-- Start MATERIAL SHOWN --

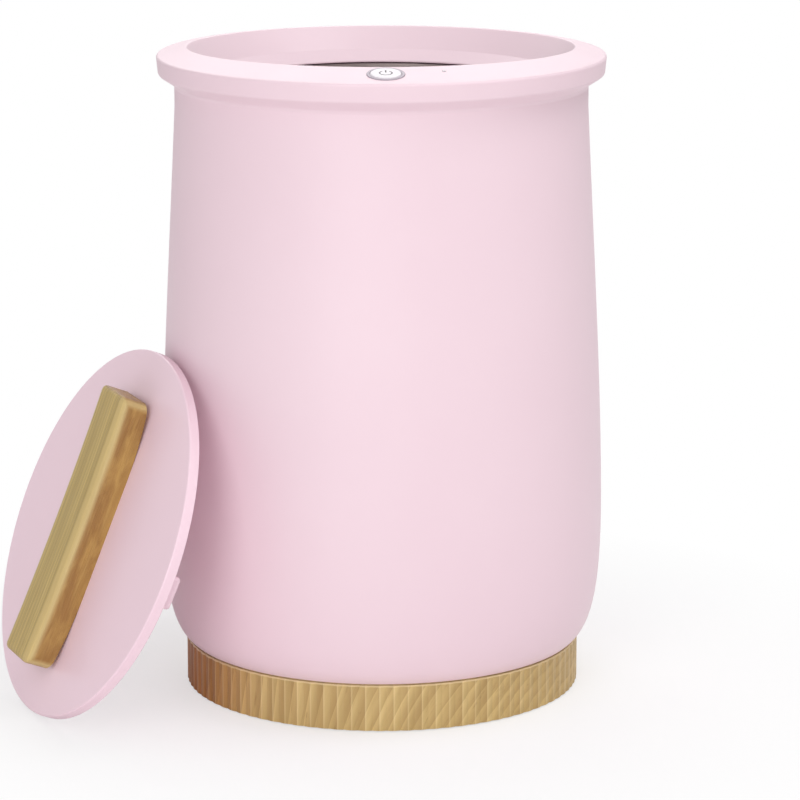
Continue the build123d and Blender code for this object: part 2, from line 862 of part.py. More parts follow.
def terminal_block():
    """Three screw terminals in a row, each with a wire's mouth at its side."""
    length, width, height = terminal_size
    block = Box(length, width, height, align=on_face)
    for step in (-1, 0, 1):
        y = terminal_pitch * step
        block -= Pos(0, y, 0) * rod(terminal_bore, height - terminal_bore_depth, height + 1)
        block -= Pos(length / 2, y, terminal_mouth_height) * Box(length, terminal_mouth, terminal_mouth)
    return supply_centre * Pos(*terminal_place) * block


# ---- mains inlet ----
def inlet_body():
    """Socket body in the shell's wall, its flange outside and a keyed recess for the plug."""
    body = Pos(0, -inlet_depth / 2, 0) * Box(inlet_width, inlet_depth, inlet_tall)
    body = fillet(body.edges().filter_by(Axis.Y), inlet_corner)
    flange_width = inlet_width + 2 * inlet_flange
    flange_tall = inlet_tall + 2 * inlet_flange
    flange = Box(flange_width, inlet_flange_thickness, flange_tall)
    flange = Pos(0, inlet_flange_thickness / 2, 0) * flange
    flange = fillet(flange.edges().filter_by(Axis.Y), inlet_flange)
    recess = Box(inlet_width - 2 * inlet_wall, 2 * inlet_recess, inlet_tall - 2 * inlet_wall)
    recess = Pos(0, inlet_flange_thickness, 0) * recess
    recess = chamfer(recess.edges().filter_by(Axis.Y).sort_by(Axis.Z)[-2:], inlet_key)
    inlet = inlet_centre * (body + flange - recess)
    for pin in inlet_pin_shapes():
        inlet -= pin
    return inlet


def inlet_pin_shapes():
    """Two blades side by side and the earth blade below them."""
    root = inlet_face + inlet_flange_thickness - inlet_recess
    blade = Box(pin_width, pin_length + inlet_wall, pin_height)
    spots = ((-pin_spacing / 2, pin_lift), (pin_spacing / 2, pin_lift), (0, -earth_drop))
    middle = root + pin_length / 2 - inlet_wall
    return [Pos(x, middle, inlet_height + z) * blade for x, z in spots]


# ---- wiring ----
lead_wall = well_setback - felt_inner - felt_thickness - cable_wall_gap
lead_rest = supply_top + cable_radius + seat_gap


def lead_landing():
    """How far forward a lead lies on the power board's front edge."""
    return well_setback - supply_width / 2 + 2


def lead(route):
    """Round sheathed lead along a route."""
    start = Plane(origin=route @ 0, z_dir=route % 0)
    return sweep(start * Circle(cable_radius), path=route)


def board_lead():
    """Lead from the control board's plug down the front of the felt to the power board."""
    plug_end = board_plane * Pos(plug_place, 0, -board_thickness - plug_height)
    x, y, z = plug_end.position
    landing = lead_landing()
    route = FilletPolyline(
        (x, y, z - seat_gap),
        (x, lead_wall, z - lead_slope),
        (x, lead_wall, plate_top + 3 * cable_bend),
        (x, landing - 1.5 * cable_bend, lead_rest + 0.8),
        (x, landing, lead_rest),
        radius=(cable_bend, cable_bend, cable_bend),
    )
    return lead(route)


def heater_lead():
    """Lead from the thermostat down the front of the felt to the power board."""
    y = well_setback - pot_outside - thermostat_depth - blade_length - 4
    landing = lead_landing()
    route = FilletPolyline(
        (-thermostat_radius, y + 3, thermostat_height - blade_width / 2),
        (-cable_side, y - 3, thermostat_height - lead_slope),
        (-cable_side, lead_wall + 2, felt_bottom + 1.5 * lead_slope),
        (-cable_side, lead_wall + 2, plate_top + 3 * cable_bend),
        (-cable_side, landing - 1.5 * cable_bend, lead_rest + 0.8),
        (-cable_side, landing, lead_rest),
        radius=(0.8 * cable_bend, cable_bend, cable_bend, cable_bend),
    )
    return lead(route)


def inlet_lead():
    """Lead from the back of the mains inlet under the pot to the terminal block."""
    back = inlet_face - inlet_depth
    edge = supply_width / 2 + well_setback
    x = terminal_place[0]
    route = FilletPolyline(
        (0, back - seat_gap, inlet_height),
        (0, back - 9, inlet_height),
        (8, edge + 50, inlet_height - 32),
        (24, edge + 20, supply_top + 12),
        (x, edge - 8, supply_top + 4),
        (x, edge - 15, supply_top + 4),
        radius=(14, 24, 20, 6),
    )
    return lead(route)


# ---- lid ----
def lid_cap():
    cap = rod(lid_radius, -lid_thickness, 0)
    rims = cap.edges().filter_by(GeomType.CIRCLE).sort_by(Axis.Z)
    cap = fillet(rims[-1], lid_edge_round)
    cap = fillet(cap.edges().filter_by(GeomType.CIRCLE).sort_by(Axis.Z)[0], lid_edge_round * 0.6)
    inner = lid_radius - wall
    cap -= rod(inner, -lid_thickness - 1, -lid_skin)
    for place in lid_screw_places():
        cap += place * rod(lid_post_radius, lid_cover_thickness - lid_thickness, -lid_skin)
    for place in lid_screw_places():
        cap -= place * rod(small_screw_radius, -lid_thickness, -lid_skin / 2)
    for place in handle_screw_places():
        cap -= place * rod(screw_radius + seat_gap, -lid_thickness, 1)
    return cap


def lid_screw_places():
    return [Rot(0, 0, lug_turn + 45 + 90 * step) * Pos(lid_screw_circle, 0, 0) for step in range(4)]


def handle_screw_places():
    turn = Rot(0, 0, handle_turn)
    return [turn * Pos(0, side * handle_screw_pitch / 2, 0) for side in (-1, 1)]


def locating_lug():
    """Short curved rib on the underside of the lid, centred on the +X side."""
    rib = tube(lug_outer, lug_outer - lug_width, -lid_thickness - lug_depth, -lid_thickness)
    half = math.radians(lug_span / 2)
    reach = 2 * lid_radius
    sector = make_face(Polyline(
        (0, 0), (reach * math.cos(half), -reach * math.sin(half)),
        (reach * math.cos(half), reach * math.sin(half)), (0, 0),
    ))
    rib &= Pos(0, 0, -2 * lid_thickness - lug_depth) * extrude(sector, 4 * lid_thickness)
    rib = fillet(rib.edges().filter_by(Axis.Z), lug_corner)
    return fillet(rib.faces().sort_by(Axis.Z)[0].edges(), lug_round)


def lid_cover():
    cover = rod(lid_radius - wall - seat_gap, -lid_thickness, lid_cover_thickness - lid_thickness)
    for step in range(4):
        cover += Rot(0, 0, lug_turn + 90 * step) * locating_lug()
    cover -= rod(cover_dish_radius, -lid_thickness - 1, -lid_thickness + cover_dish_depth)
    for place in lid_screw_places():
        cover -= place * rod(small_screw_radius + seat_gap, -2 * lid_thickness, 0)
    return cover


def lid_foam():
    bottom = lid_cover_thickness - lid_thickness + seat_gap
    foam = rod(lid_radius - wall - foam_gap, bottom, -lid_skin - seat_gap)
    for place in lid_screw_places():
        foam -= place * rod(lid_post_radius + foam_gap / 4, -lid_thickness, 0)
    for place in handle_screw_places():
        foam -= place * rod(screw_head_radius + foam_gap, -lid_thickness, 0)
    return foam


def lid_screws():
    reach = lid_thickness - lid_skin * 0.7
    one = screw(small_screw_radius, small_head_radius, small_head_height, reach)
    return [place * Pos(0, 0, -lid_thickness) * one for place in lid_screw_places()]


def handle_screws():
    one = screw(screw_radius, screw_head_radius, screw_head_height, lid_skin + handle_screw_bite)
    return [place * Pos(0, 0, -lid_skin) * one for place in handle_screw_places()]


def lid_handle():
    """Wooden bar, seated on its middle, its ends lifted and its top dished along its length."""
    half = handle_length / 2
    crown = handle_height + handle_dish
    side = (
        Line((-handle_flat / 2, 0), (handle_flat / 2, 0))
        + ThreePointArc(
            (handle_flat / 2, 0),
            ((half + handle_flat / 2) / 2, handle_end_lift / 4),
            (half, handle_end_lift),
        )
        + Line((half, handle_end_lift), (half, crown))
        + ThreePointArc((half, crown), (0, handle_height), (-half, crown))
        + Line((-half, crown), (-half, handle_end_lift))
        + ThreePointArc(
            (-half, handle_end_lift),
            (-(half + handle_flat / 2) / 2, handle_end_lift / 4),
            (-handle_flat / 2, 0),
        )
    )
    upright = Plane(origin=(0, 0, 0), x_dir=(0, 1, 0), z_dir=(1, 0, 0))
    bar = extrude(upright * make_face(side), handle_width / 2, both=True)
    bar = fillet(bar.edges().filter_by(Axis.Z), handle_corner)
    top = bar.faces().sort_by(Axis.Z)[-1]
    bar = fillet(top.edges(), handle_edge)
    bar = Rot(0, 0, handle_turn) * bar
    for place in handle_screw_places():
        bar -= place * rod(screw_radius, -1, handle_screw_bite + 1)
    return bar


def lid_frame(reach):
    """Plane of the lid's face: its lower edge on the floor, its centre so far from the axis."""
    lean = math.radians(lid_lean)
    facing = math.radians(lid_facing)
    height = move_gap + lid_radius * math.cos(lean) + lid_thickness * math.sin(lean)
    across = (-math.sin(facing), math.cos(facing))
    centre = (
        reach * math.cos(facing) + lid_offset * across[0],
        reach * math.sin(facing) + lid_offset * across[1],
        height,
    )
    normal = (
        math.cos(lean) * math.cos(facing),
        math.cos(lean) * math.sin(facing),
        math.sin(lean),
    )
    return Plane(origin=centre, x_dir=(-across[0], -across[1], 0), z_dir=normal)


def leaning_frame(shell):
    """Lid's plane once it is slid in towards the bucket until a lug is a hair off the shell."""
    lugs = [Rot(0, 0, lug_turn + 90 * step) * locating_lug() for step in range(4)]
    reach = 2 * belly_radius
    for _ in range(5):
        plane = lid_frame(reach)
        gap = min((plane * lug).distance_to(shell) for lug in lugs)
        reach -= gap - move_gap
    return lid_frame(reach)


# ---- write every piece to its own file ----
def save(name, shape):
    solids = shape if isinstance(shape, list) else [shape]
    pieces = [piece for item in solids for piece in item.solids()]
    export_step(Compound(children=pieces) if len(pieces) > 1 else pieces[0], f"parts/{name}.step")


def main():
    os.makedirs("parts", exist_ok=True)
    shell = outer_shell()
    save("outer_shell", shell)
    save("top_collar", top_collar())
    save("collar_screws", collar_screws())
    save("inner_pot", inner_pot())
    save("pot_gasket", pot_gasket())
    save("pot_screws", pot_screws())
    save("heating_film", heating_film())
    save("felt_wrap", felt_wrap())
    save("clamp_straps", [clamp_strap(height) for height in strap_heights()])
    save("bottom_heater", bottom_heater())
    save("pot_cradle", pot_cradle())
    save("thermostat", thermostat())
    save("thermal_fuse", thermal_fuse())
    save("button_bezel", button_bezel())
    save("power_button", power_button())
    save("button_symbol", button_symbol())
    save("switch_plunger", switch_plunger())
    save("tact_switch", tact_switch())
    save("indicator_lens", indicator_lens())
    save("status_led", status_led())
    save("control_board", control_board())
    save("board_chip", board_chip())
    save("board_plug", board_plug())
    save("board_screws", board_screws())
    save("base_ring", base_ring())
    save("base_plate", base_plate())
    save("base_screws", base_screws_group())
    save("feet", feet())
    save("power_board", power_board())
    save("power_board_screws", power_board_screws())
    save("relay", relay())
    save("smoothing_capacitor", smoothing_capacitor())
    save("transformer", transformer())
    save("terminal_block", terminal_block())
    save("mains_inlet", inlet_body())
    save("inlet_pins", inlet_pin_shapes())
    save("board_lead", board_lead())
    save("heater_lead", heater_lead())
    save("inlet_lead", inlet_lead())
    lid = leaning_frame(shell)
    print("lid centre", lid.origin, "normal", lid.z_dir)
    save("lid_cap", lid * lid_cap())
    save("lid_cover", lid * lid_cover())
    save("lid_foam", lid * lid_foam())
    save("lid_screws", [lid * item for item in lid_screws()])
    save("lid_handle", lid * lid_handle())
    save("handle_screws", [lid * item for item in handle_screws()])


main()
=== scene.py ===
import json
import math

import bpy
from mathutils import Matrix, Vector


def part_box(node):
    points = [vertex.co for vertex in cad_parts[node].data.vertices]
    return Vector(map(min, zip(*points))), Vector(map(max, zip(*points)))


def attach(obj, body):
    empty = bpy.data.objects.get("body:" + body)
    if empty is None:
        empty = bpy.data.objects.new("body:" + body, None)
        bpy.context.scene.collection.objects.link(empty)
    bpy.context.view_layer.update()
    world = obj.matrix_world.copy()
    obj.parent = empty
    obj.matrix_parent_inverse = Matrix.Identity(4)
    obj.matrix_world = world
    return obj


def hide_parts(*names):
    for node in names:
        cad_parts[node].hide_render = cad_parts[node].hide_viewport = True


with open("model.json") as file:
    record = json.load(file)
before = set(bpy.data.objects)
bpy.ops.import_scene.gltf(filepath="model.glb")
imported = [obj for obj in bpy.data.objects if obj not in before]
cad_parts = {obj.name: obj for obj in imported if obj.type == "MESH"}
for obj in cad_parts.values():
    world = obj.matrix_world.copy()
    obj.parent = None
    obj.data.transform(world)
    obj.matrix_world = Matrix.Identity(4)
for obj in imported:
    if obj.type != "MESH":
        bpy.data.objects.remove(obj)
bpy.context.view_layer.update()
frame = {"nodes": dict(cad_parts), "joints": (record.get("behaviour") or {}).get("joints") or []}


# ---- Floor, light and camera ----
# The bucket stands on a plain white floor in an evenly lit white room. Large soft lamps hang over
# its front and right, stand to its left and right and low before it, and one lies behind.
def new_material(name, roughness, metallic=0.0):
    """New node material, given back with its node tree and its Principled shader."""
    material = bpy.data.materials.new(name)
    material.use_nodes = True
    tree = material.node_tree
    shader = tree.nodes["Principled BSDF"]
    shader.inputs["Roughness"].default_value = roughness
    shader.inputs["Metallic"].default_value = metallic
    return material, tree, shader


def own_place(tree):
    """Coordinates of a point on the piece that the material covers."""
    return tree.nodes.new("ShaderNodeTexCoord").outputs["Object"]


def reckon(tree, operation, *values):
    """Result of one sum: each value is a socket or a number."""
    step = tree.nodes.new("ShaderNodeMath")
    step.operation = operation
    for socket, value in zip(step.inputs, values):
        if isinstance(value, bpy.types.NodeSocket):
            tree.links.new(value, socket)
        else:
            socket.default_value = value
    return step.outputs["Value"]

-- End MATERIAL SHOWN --
-- Start MATERIAL SHOWN --

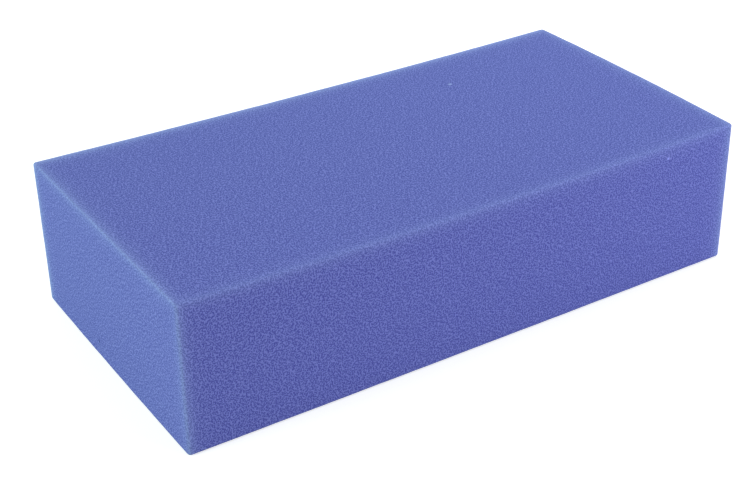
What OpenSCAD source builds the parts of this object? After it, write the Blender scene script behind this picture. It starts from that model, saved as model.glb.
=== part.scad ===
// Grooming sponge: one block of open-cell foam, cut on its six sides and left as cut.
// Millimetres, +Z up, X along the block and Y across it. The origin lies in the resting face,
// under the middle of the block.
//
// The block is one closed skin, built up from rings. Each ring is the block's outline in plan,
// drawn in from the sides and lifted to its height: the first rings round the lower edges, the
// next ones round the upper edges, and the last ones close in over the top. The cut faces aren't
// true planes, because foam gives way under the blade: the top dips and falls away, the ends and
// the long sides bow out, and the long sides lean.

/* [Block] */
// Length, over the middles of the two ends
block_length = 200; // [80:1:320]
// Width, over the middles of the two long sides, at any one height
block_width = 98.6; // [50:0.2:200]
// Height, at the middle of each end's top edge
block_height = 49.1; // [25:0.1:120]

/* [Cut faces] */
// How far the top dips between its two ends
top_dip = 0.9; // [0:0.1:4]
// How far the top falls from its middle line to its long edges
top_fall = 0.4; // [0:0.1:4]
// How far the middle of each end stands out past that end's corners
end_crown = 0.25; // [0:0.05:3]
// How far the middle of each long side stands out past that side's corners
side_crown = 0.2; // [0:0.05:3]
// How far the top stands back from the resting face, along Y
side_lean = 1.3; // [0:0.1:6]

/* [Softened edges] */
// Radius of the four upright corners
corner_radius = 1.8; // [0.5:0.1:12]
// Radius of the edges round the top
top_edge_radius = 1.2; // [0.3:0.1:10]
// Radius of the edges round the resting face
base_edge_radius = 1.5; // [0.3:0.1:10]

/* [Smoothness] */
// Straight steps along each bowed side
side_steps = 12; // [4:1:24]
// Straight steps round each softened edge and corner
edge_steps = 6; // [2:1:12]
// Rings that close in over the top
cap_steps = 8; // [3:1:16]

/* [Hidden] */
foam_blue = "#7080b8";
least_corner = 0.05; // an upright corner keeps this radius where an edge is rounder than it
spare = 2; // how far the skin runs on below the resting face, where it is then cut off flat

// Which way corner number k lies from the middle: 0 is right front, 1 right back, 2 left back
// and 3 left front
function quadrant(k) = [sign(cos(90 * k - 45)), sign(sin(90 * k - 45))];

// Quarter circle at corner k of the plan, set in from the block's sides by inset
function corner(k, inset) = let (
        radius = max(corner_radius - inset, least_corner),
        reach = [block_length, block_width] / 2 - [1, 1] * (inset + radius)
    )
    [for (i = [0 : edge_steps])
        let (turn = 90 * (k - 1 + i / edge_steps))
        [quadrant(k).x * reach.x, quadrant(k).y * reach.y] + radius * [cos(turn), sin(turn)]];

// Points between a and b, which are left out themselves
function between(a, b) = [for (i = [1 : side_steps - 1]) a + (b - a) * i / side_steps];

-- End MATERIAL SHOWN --

WORK TO BE COMPLETED
What do the lines above say from the one containing "lid * lid_cover())" down to the one containing "before = set(bpy.data.objects)"? Return them exactly, both end lines included, and only them.

EXERCISE RESPONSE
    save("lid_cover", lid * lid_cover())
    save("lid_foam", lid * lid_foam())
    save("lid_screws", [lid * item for item in lid_screws()])
    save("lid_handle", lid * lid_handle())
    save("handle_screws", [lid * item for item in handle_screws()])


main()
=== scene.py ===
import json
import math

import bpy
from mathutils import Matrix, Vector


def part_box(node):
    points = [vertex.co for vertex in cad_parts[node].data.vertices]
    return Vector(map(min, zip(*points))), Vector(map(max, zip(*points)))


def attach(obj, body):
    empty = bpy.data.objects.get("body:" + body)
    if empty is None:
        empty = bpy.data.objects.new("body:" + body, None)
        bpy.context.scene.collection.objects.link(empty)
    bpy.context.view_layer.update()
    world = obj.matrix_world.copy()
    obj.parent = empty
    obj.matrix_parent_inverse = Matrix.Identity(4)
    obj.matrix_world = world
    return obj


def hide_parts(*names):
    for node in names:
        cad_parts[node].hide_render = cad_parts[node].hide_viewport = True


with open("model.json") as file:
    record = json.load(file)
before = set(bpy.data.objects)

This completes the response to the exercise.